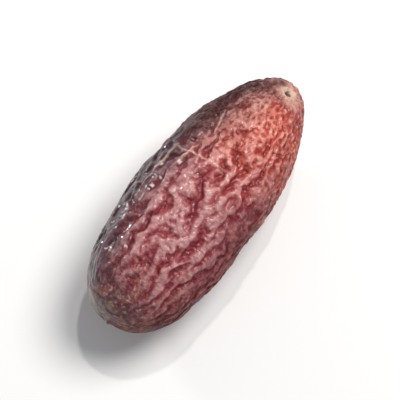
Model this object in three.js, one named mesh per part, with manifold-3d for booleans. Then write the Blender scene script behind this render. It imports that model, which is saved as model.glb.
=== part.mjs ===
// A medjool date lying on its side, as one closed solid: an oblong fruit with a blunt blossom end, a narrower
// stem end with a puckered scar, wandering furrows in its skin, and a small spot pressed flat where it rests.
// Millimetres, +Z up. +X runs along the fruit towards the stem end, and the resting spot lies at Z = 0.

import * as THREE from 'three';
import { mergeVertices } from 'three/addons/utils/BufferGeometryUtils.js';
import Module from 'manifold-3d';

const wasm = await Module();
wasm.setup();

// Driving dimensions.
const LENGTH = 50;
const WIDTH = 21.5;
const HEIGHT = 20.4;
const BLUNT_HALF_LENGTH = 24.5; // from the widest station to the blossom end
const BLUNT_POWER = 2.6; // superellipse power of the outline on the blossom side, where 2 is an ellipse
const STEM_POWER = 1.95; // the same on the stem side
const GIRTH_POWER = 2.15; // how square the cross-section is
const BOW = 0.6; // sideways bend of the ends against the middle
const BLUNT_SLANT = 0.1; // how far the blossom end is cut aslant, as a slope
const SURFACE_DETAIL = 23; // splits along each edge of the icosahedron that the surface starts from

// Furrows that run the length of the fruit and wander from side to side, and shorter ones that branch off them.
// Half-widths are those at full girth. Wavelengths are along the fruit. A furrow with gaps of 0 never lets up.
const furrowSets = [
  { count: 12, depth: 0.48, halfWidth: 1, wander: 1.2, wavelength: 15, gaps: 0.3, start: 0 },
  { count: 11, depth: 0.32, halfWidth: 0.8, wander: 2.1, wavelength: 10.5, gaps: 0.9, start: 0.7 },
];
const furrowFade = 3; // length over which every furrow dies out towards either end

// Broad hollows where the flesh has shrunk: how far along and how far round the fruit, in millimetres and degrees.
const hollows = [
  { along: 9, around: 62, length: 8, width: 5, depth: 0.8 },
  { along: -10, around: 128, length: 9, width: 4, depth: 0.5 },
  { along: 2, around: -20, length: 11, width: 3.5, depth: 0.7 },
  { along: -4, around: 200, length: 10, width: 4, depth: 0.7 },
  { along: 17, around: 150, length: 6, width: 4, depth: 0.5 },
];

// The scar where the stem's cap came off: a dimple with a raised rim, on a patch of skin that is flattened aslant.
// Its tilt is away from +X, and around says to which side. Both are in degrees. Flattened says how deep the patch is
// pressed, and firmness how near to flat it stays.
const stemScar = {
  tilt: 50, around: 112, flattened: 0.7, firmness: 0.85, radius: 1.3, dimple: 0.7, rim: 0.3, rimWidth: 0.5,
};

// The resting spot: how much of the height is pressed off, and how far above it the furrows come back.
const restingSpot = { pressed: 0.35, smoothHeight: 1.6 };

const smoothstep = (from, to, value) => THREE.MathUtils.smoothstep(value, from, to);
const bell = (distance, halfWidth) => Math.exp(-((distance / halfWidth) ** 2));

// A point of the plain oblong body, in the direction of a unit vector.
function bodyPoint(direction) {
  const power = direction.x < 0 ? BLUNT_POWER : STEM_POWER;
  const halfLength = direction.x < 0 ? BLUNT_HALF_LENGTH : LENGTH - BLUNT_HALF_LENGTH;
  const around = Math.hypot(direction.y, direction.z);
  const reach = (Math.abs(direction.x) ** power + around ** power) ** (-1 / power);
  const roundness = around > 0
    ? ((Math.abs(direction.y) / around) ** GIRTH_POWER + (Math.abs(direction.z) / around) ** GIRTH_POWER)
      ** (-1 / GIRTH_POWER)
    : 1;
  return new THREE.Vector3(
    direction.x * reach * halfLength,
    direction.y * reach * roundness * WIDTH / 2,
    direction.z * reach * roundness * HEIGHT / 2,
  );
}

// How far one furrow of a set has wandered sideways at a station x, and how steeply it goes there.
function wandering(set, k, x) {
  const slow = (2 * Math.PI) / set.wavelength;
  const quick = slow / 0.43;
  const slowPhase = slow * x + 2.4 * k;
  const quickPhase = quick * x + 1.3 * k * k;
  return {
    aside: set.wander * (Math.sin(slowPhase) + 0.5 * Math.sin(quickPhase)),
    slope: set.wander * (slow * Math.cos(slowPhase) + 0.5 * quick * Math.cos(quickPhase)),
  };
}

// How deep one set of furrows cuts at a station x, at an angle round the fruit. Where two cross, they don't add up.
function furrowSetDepth(set, x, angle) {
  const fullRadius = (WIDTH + HEIGHT) / 4;
  let uncut = 1;
  for (let k = 0; k < set.count; k += 1) {
    const { aside, slope } = wandering(set, k, x);
    const home = set.start + (2 * Math.PI * (k + 0.25 * Math.sin(5 * k))) / set.count;
    const turn = THREE.MathUtils.euclideanModulo(angle - home + Math.PI, 2 * Math.PI) - Math.PI;
    const distance = (turn * fullRadius - aside) / Math.hypot(1, slope);
    const ebb = 0.5 - 0.5 * Math.sin((2 * Math.PI * x) / (1.4 * set.wavelength) + 1.9 * k);
    uncut *= 1 - (1 - set.gaps * ebb) * bell(distance, set.halfWidth);
  }
  return set.depth * (1 - uncut);
}

// How deep all the furrows cut at a station x, on skin of radius r at an angle round the fruit.
function furrowDepth(x, r, angle) {
  const fullRadius = (WIDTH + HEIGHT) / 4;
  const inFromEnds = Math.min(x + BLUNT_HALF_LENGTH, LENGTH - BLUNT_HALF_LENGTH - x);
  const depth = furrowSets.reduce((sum, set) => sum + furrowSetDepth(set, x, angle), 0);
  return depth * Math.min(1, r / fullRadius) * smoothstep(0, furrowFade, inFromEnds);
}

function hollowDepth(x, r, angle) {
  return hollows.reduce((depth, hollow) => {
    const turn = angle - THREE.MathUtils.degToRad(hollow.around);
    const across = r * Math.atan2(Math.sin(turn), Math.cos(turn));
    return depth + hollow.depth * bell(x - hollow.along, hollow.length) * bell(across, hollow.width);
  }, 0);
}

// The way the stem scar faces, and the point of the body whose skin faces that way.
const scarAxis = new THREE.Vector3().setFromSphericalCoords(
  1,
  THREE.MathUtils.degToRad(stemScar.tilt),
  THREE.MathUtils.degToRad(stemScar.around),
);
scarAxis.set(scarAxis.y, scarAxis.z, scarAxis.x);
const scarCentre = bodyPoint(
  new THREE.Vector3(LENGTH - BLUNT_HALF_LENGTH, WIDTH / 2, HEIGHT / 2).multiply(scarAxis).normalize(),
);

// How far the stem scar moves the skin along its axis, at a distance from its centre.
function scarRise(distance) {
  return stemScar.rim * bell(distance - stemScar.radius, stemScar.rimWidth)
    - stemScar.dimple * bell(distance, stemScar.radius * 0.6);
}

// The skin of the fruit in the direction of a unit vector.
function skinPoint(direction) {
  const point = bodyPoint(direction);
  const r = Math.hypot(point.y, point.z);
  const angle = Math.atan2(point.z, point.y);
  const aboveSpot = point.z + HEIGHT / 2 - restingSpot.pressed;
  const wrinkled = smoothstep(0, restingSpot.smoothHeight, aboveSpot)
    * smoothstep(stemScar.radius, 2.5 * stemScar.radius, point.distanceTo(scarCentre));
  const depth = wrinkled * furrowDepth(point.x, r, angle) + hollowDepth(point.x, r, angle);
  const shrink = r > 0 ? Math.max(0, 1 - depth / r) : 1;
  const station = point.x / (LENGTH / 2);
  const surface = new THREE.Vector3(point.x, point.y * shrink, point.z * shrink);
  const aboveFlat = surface.dot(scarAxis) - scarCentre.dot(scarAxis) + stemScar.flattened;
  surface.addScaledVector(scarAxis, -stemScar.firmness * Math.max(0, aboveFlat));
  surface.addScaledVector(scarAxis, scarRise(surface.distanceTo(scarCentre)));
  surface.x -= BLUNT_SLANT * surface.y * smoothstep(0, 1, -station);
  surface.y -= BOW * station * station;
  return surface;
}

// A closed geometry with only positions and with its shared vertices merged, as a solid that can be cut.
function solidOf(geometry) {
  geometry.deleteAttribute('normal');
  geometry.deleteAttribute('uv');
  const merged = mergeVertices(geometry, 1e-4);
  return new wasm.Manifold(new wasm.Mesh({
    numProp: 3,
    vertProperties: new Float32Array(merged.getAttribute('position').array),
    triVerts: new Uint32Array(merged.getIndex().array),
  }));
}

function geometryOf(solid) {
  const mesh = solid.getMesh();
  const geometry = new THREE.BufferGeometry();
  geometry.setAttribute('position', new THREE.BufferAttribute(mesh.vertProperties, 3));
  geometry.setIndex(new THREE.BufferAttribute(mesh.triVerts, 1));
  return geometry;
}

// The fruit before anything is pressed flat, around the origin of its directions.
function fruitSolid() {
  const ball = new THREE.IcosahedronGeometry(1, SURFACE_DETAIL);
  const position = ball.getAttribute('position');
  for (let i = 0; i < position.count; i += 1) {
    const direction = new THREE.Vector3().fromBufferAttribute(position, i).normalize();
    const point = skinPoint(direction);
    position.setXYZ(i, point.x, point.y, point.z);
  }
  return solidOf(ball);
}

// The whole fruit, with the middle of its footprint over the origin and the resting spot at Z = 0.
function dateGeometry() {
  const under = new THREE.BoxGeometry(2 * LENGTH, 2 * WIDTH, HEIGHT);
  under.translate(0, 0, restingSpot.pressed - HEIGHT);
  const geometry = geometryOf(fruitSolid().subtract(solidOf(under)));
  geometry.computeBoundingBox();
  const { min, max } = geometry.boundingBox;
  geometry.translate(-(min.x + max.x) / 2, -(min.y + max.y) / 2, -min.z);
  geometry.computeVertexNormals();
  return geometry;
}

const skin = new THREE.MeshStandardMaterial({ color: 0x7a3a34, roughness: 0.45, metalness: 0 });

const date = new THREE.Mesh(dateGeometry(), skin);
date.name = 'date';

const medjoolDate = new THREE.Group();
medjoolDate.add(date);

export default medjoolDate;
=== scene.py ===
# A dried medjool date lying on a table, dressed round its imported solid.
# Metres, +Z up, the stem end towards +X. Names that end in Mm hold millimetres.

import math
from types import SimpleNamespace

import bpy
import numpy as np
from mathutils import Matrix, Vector


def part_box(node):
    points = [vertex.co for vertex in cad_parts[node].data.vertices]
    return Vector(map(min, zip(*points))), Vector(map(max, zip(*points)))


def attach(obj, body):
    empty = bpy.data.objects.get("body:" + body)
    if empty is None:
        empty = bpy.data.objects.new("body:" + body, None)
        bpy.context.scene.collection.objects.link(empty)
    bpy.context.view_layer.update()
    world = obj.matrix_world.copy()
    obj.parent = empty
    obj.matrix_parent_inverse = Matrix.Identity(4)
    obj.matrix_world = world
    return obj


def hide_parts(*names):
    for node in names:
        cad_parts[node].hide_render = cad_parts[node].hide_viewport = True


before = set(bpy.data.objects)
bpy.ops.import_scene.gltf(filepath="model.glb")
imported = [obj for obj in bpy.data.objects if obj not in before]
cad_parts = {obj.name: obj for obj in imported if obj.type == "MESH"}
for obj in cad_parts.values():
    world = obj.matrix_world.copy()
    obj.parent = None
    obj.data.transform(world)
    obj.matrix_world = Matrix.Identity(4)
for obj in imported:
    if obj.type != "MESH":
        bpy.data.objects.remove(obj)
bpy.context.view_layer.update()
scene = bpy.context.scene
mm = 0.001
nodeName = "date"
fruitLow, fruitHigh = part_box(nodeName)
fruitSize = fruitHigh - fruitLow
fruitMiddle = (fruitLow + fruitHigh) / 2
backAngle = math.radians(100.72)  # from +Y, about +X, to the middle of the fruit's back


def link(obj):
    scene.collection.objects.link(obj)
    return obj


# camera
camera = {
    "elevation": 72,  # degrees above the table
    "lean": 53,  # how steeply the fruit climbs the picture, stem end up and right
    "distance": 0.36,
    "lens": 200,
    "nearest": 0.01,  # nothing nearer to the lens is drawn
}


def addCamera():
    steep = math.radians(camera["elevation"])
    turn = math.atan(math.tan(math.radians(camera["lean"])) / math.sin(steep))
    away = -turn - math.pi / 2  # from +X to the way that the camera stands
    back = Vector((math.cos(away) * math.cos(steep), math.sin(away) * math.cos(steep), math.sin(steep)))
    lens = bpy.data.cameras.new("camera")
    lens.lens = camera["lens"]
    lens.clip_start = camera["nearest"]
    obj = link(bpy.data.objects.new("camera", lens))
    obj.location = fruitMiddle + back * camera["distance"]
    obj.rotation_euler = (-back).to_track_quat("-Z", "Y").to_euler()
    scene.camera = obj


addCamera()
print("camera placed")


# one socket of a node tree, with the usual operators
class Wire:
    def __init__(self, tree, socket):
        self.tree = tree
        self.socket = socket

    def math(self, operation, *others):
        return self.tree.math(operation, self, *others)

    def __add__(self, other):
        return self.math("ADD", other)

    def __radd__(self, other):
        return self.math("ADD", other)

    def __sub__(self, other):
        return self.math("SUBTRACT", other)

    def __rsub__(self, other):
        return self.tree.math("SUBTRACT", other, self)

    def __mul__(self, other):
        return self.math("MULTIPLY", other)

    def __rmul__(self, other):
        return self.math("MULTIPLY", other)

    def __truediv__(self, other):
        return self.math("DIVIDE", other)

    def clamped(self):
        return self.math("MAXIMUM", 0.0).math("MINIMUM", 1.0)


# a shader or geometry node tree that is written as expressions
class Tree:
    def __init__(self, tree):
        self.tree = tree

    def node(self, kind, settings=None, inputs=None):
        made = self.tree.nodes.new(kind)
        for name, value in (settings or {}).items():
            setattr(made, name, value)
        for key, value in (inputs or {}).items():
            self.feed(made.inputs[key], value)
        return made

    def feed(self, socket, value):
        if isinstance(value, Wire):
            self.tree.links.new(value.socket, socket)
        else:
            socket.default_value = value

    def wire(self, kind, settings=None, inputs=None, output=0):
        return Wire(self, self.node(kind, settings, inputs).outputs[output])

    def math(self, operation, *values):
        return self.wire("ShaderNodeMath", {"operation": operation}, dict(enumerate(values)))

    def vector(self, operation, *values):
        return self.wire("ShaderNodeVectorMath", {"operation": operation}, dict(enumerate(values)))

    def scaled(self, vector, factor):
        return self.wire("ShaderNodeVectorMath", {"operation": "SCALE"}, {0: vector, "Scale": factor})

    def between(self, low, high, value):  # 0 below low, 1 above high, smooth between
        return self.wire(
            "ShaderNodeMapRange",
            {"interpolation_type": "SMOOTHSTEP"},
            {"Value": value, "From Min": low, "From Max": high},
        )

    def mix(self, share, first, second):  # two colours, by the sockets that a colour mix uses
        made = self.node("ShaderNodeMix", {"data_type": "RGBA"}, {0: share, 6: first, 7: second})
        return Wire(self, made.outputs[2])

    def noise(self, place, scale, detail, roughness, distortion=0.0):
        values = {"Scale": scale, "Detail": detail, "Roughness": roughness, "Distortion": distortion}
        return self.wire("ShaderNodeTexNoise", {}, {"Vector": place, **values})

    def cells(self, place, feature, scale, **more):
        values = {"Vector": place, "Scale": scale, **more}
        return self.wire("ShaderNodeTexVoronoi", {"feature": feature}, values)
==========
■ **WHAT IS NEEDED**
Reproduce only the lines from the one containing "from mathutils import Matrix, Vector" through the one containing "bpy.data.objects.remove(obj)", inclusive of both.

■ **TASK RESPONSE**
from mathutils import Matrix, Vector


def part_box(node):
    points = [vertex.co for vertex in cad_parts[node].data.vertices]
    return Vector(map(min, zip(*points))), Vector(map(max, zip(*points)))


def attach(obj, body):
    empty = bpy.data.objects.get("body:" + body)
    if empty is None:
        empty = bpy.data.objects.new("body:" + body, None)
        bpy.context.scene.collection.objects.link(empty)
    bpy.context.view_layer.update()
    world = obj.matrix_world.copy()
    obj.parent = empty
    obj.matrix_parent_inverse = Matrix.Identity(4)
    obj.matrix_world = world
    return obj


def hide_parts(*names):
    for node in names:
        cad_parts[node].hide_render = cad_parts[node].hide_viewport = True


before = set(bpy.data.objects)
bpy.ops.import_scene.gltf(filepath="model.glb")
imported = [obj for obj in bpy.data.objects if obj not in before]
cad_parts = {obj.name: obj for obj in imported if obj.type == "MESH"}
for obj in cad_parts.values():
    world = obj.matrix_world.copy()
    obj.parent = None
    obj.data.transform(world)
    obj.matrix_world = Matrix.Identity(4)
for obj in imported:
    if obj.type != "MESH":
        bpy.data.objects.remove(obj)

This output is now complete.